What follows is a listing; give it again exactly, in its entirety.

#####

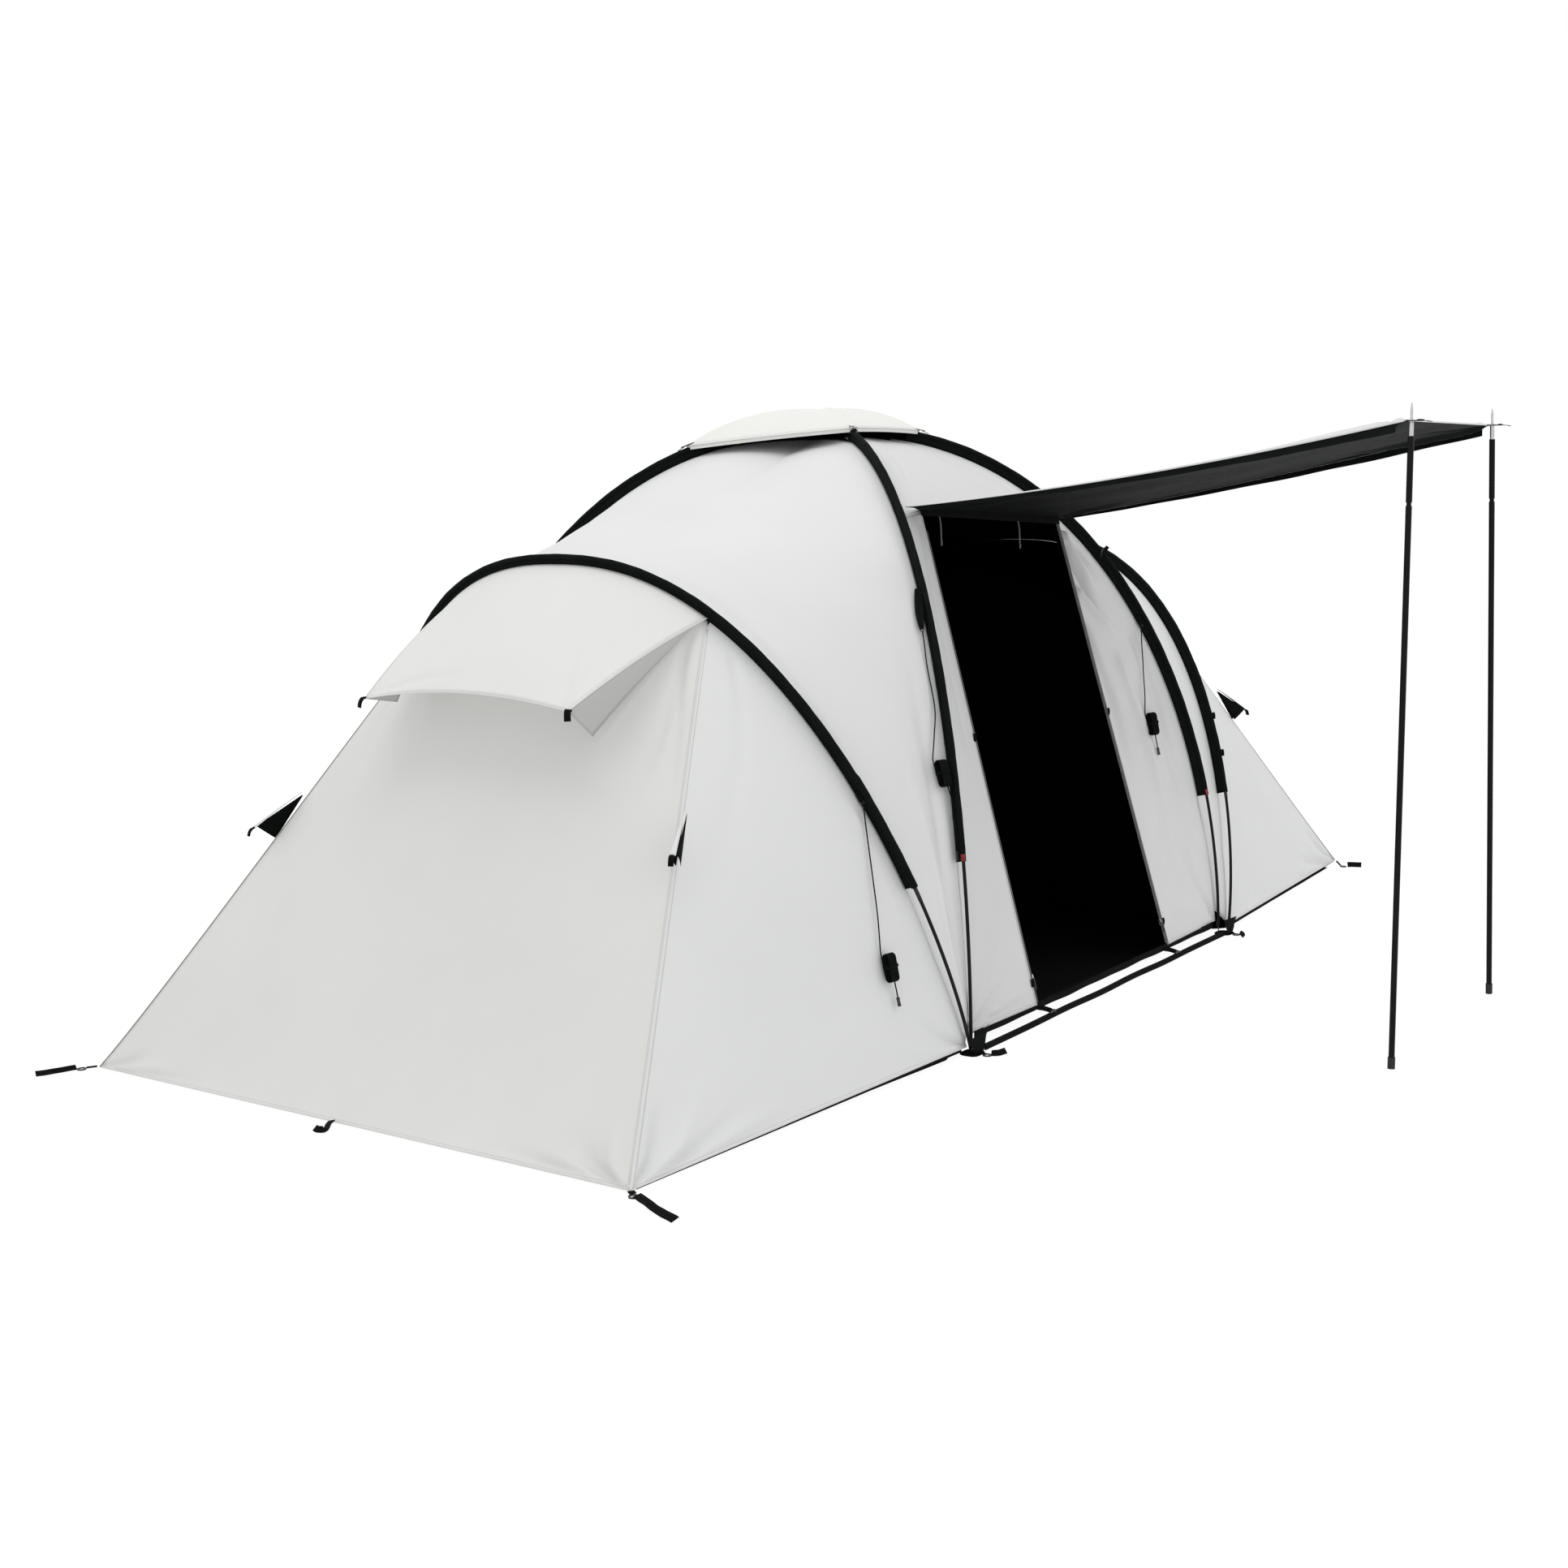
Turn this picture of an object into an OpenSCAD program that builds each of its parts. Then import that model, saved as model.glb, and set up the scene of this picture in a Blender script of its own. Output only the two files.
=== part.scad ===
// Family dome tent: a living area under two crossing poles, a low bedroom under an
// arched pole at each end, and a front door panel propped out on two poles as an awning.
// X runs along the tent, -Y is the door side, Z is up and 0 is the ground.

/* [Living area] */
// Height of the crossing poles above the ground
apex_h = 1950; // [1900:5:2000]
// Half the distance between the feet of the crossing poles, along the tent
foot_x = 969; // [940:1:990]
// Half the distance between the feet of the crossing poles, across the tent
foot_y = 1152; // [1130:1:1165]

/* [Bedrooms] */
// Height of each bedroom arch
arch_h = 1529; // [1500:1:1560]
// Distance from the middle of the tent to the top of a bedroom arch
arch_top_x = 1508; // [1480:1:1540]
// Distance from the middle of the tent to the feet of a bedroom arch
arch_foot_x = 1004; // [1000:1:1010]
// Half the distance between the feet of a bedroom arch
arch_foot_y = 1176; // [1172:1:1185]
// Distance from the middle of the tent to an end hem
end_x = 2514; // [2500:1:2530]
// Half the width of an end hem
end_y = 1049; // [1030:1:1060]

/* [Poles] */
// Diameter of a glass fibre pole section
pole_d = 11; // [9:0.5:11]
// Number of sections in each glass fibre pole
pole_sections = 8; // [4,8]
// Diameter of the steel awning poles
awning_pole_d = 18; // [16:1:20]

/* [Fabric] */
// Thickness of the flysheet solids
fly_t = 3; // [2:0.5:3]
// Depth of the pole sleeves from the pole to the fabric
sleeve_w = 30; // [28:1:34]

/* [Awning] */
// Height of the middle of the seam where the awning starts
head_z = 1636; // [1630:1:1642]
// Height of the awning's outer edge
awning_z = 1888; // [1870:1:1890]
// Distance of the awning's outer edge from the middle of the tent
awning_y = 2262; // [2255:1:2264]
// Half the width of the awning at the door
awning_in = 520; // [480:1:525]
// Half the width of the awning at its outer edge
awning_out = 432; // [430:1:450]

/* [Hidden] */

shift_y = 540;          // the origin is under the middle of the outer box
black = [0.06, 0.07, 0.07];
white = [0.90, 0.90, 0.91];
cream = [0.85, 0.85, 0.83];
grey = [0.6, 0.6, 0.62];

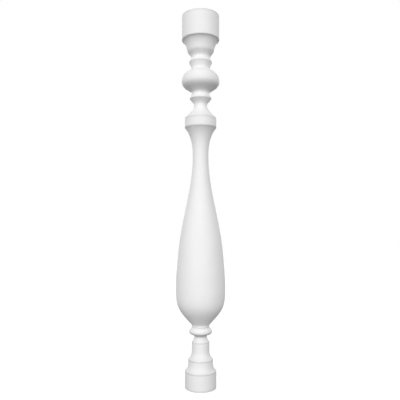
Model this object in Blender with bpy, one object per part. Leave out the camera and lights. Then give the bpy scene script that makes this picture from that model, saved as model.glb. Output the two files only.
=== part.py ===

#####

RESPONSE BELOW:
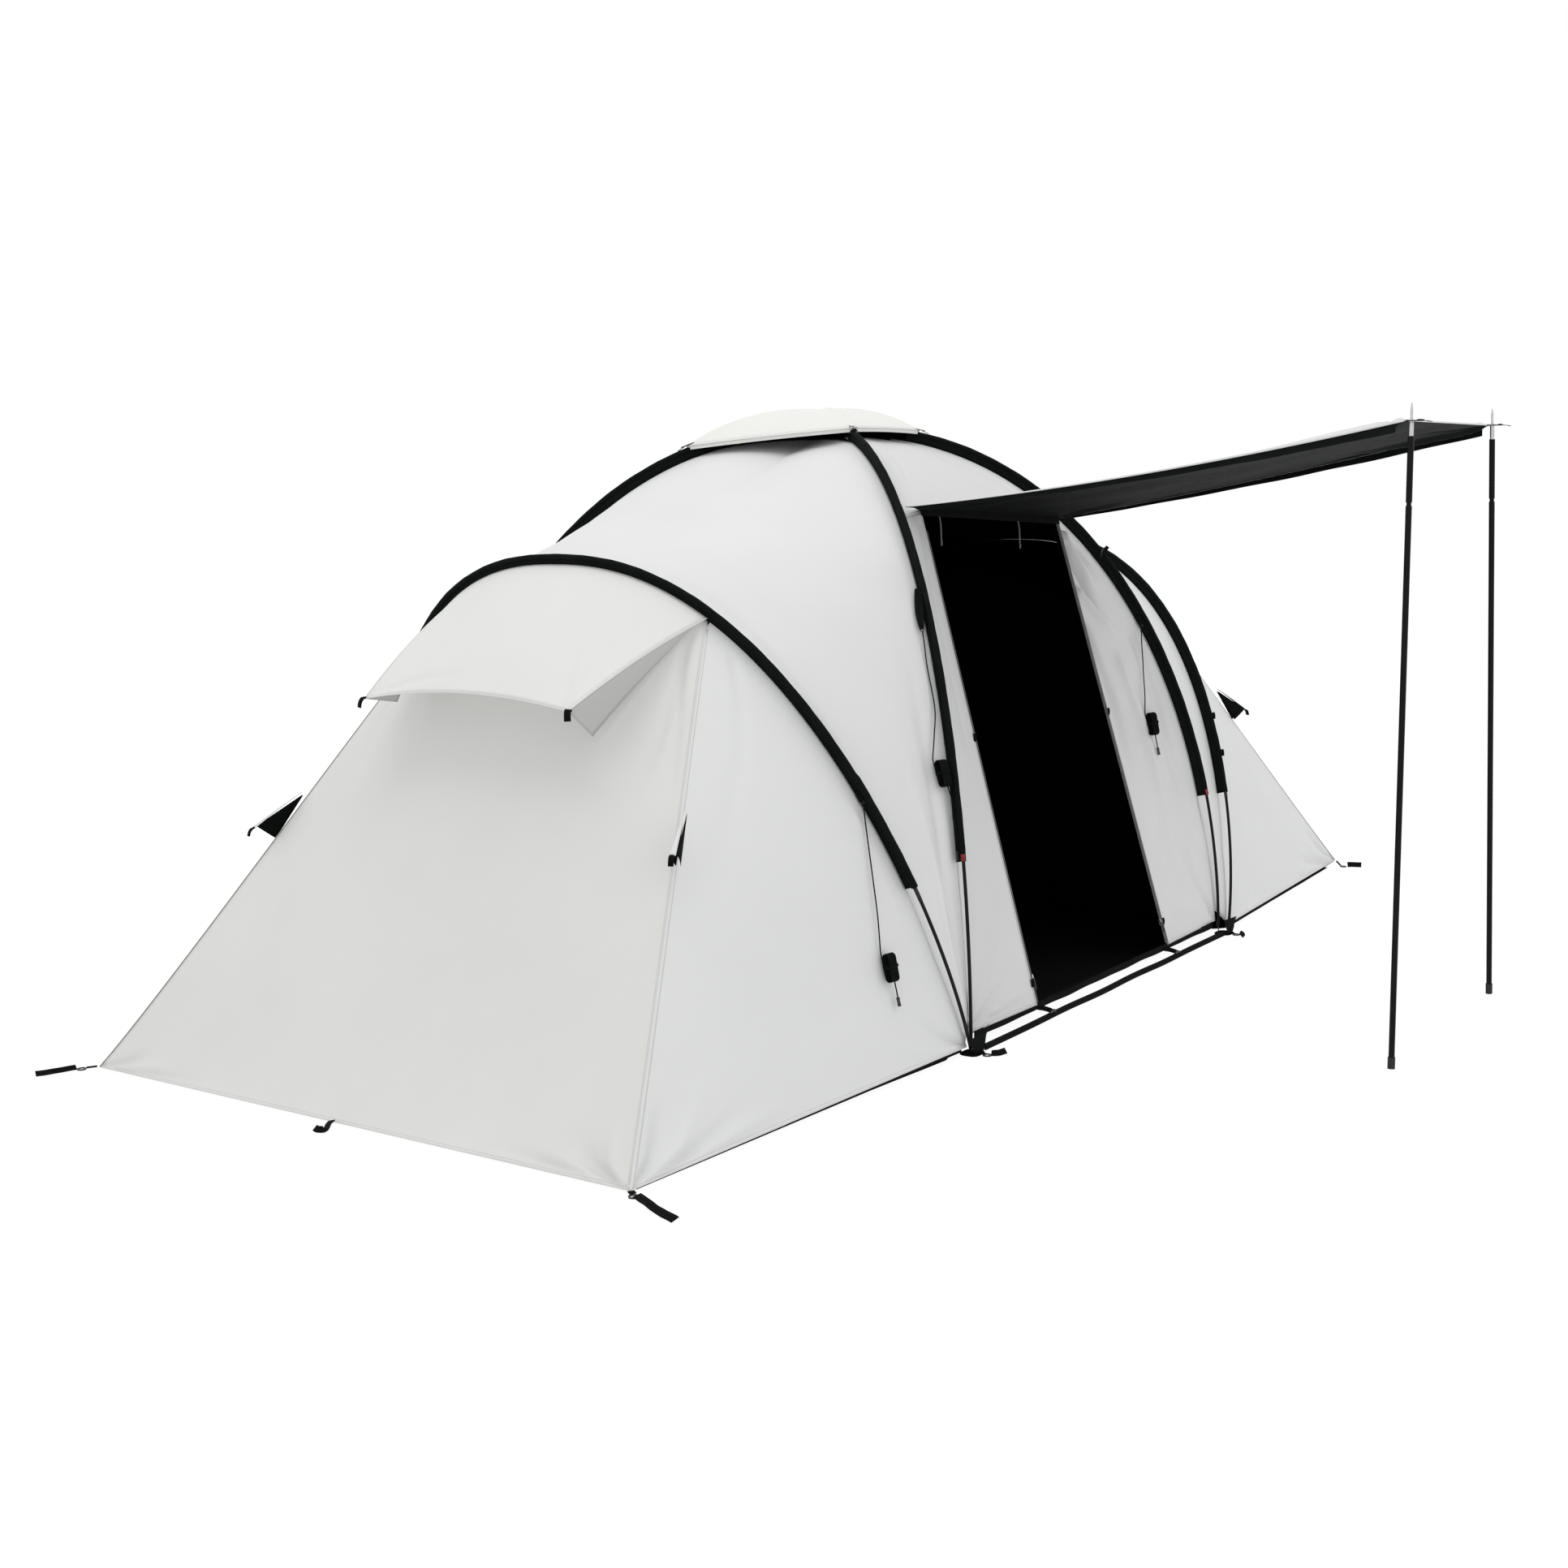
Turn this picture of an object into an OpenSCAD program that builds each of its parts. Then import that model, saved as model.glb, and set up the scene of this picture in a Blender script of its own. Output only the two files.
=== part.scad ===
// Family dome tent: a living area under two crossing poles, a low bedroom under an
// arched pole at each end, and a front door panel propped out on two poles as an awning.
// X runs along the tent, -Y is the door side, Z is up and 0 is the ground.

/* [Living area] */
// Height of the crossing poles above the ground
apex_h = 1950; // [1900:5:2000]
// Half the distance between the feet of the crossing poles, along the tent
foot_x = 969; // [940:1:990]
// Half the distance between the feet of the crossing poles, across the tent
foot_y = 1152; // [1130:1:1165]

/* [Bedrooms] */
// Height of each bedroom arch
arch_h = 1529; // [1500:1:1560]
// Distance from the middle of the tent to the top of a bedroom arch
arch_top_x = 1508; // [1480:1:1540]
// Distance from the middle of the tent to the feet of a bedroom arch
arch_foot_x = 1004; // [1000:1:1010]
// Half the distance between the feet of a bedroom arch
arch_foot_y = 1176; // [1172:1:1185]
// Distance from the middle of the tent to an end hem
end_x = 2514; // [2500:1:2530]
// Half the width of an end hem
end_y = 1049; // [1030:1:1060]

/* [Poles] */
// Diameter of a glass fibre pole section
pole_d = 11; // [9:0.5:11]
// Number of sections in each glass fibre pole
pole_sections = 8; // [4,8]
// Diameter of the steel awning poles
awning_pole_d = 18; // [16:1:20]

/* [Fabric] */
// Thickness of the flysheet solids
fly_t = 3; // [2:0.5:3]
// Depth of the pole sleeves from the pole to the fabric
sleeve_w = 30; // [28:1:34]

/* [Awning] */
// Height of the middle of the seam where the awning starts
head_z = 1636; // [1630:1:1642]
// Height of the awning's outer edge
awning_z = 1888; // [1870:1:1890]
// Distance of the awning's outer edge from the middle of the tent
awning_y = 2262; // [2255:1:2264]
// Half the width of the awning at the door
awning_in = 520; // [480:1:525]
// Half the width of the awning at its outer edge
awning_out = 432; // [430:1:450]

/* [Hidden] */

shift_y = 540;          // the origin is under the middle of the outer box
black = [0.06, 0.07, 0.07];
white = [0.90, 0.90, 0.91];
cream = [0.85, 0.85, 0.83];
grey = [0.6, 0.6, 0.62];

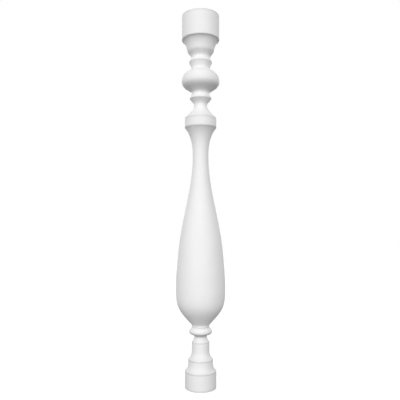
Model this object in Blender with bpy, one object per part. Leave out the camera and lights. Then give the bpy scene script that makes this picture from that model, saved as model.glb. Output the two files only.
=== part.py ===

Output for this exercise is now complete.